Many entrepreneurs have received a tax d’apprentissage bill from OCTA (Organismes Collecteurs de la Taxe d'Apprentissage). Should you be paying this bill and what does it cover?
Tax d’apprentissage is a tax to help finance technological and professional training as well as apprenticeships. Auto-entrepreneurs already pay this tax on a monthly or quarterly basis as part of the Contribution à la Formation Professionnelle (CFP) ranging from 0.1% to 0.3% of their turnover. Auto-entrepreneurs should therefore ignore this bill.
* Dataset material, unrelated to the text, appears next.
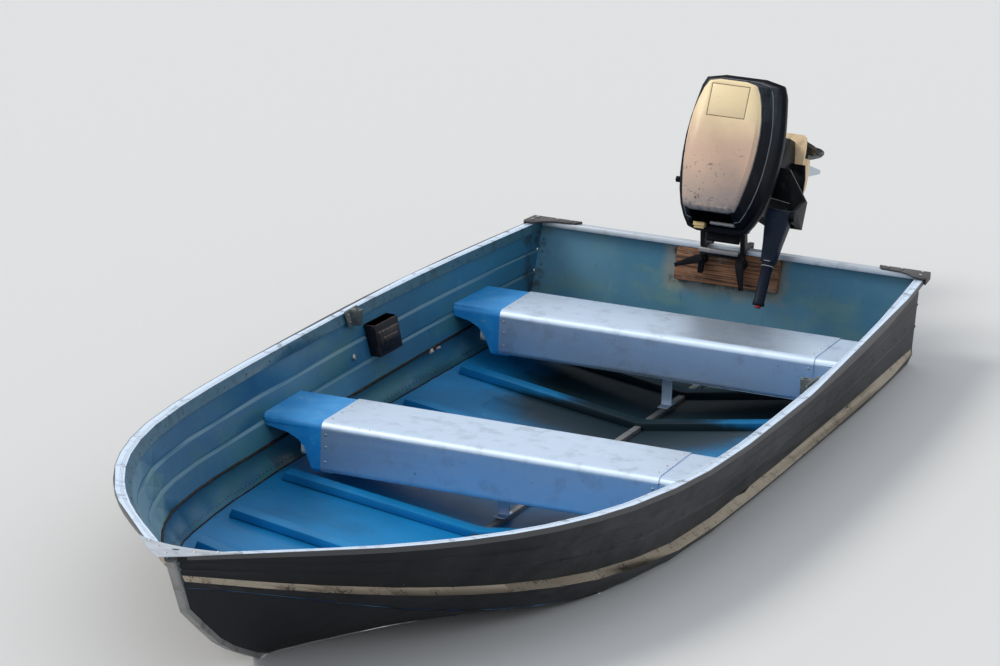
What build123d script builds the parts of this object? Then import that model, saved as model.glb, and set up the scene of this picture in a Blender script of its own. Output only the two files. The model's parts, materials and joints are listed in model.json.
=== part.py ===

I called OCTA and they confirmed it was sent by mistake and that their system did not make the difference between auto-entrepreneurs and entreprise individuelle under regime reel, which may be liable to this tax.
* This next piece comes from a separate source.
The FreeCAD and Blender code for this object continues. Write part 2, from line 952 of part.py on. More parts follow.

Taxe d’apprentissage for entreprise individuelle, EIRL, EURL and SARL
Entreprises individuelles under regime reel simplifie, EIRL, EURL and SARL are liable to tax d’apprentissage when they have at least one employee. The apprenticeship tax is assessed on the amount of gross wages paid during a calendar year. The amount considered is the same as that used for the calculation of social contributions.
A portion of the wages paid to apprentices is still exempt. The applicable rate is 0.5%. Taxable wages are rounded to the nearest euro. The payment of Taxe d’Apprentissage must be made before March 1 of each year following the calendar year. Failure to meet deadlines will incur penalty fees.
Taxe d’apprentissage is collected by OCTA, i.e. companies approved by the state to collect and manage the fees. The OCTA recipient of the payment is freely chosen by the company: the organisation may be an association, a group, a federation, a regional chamber.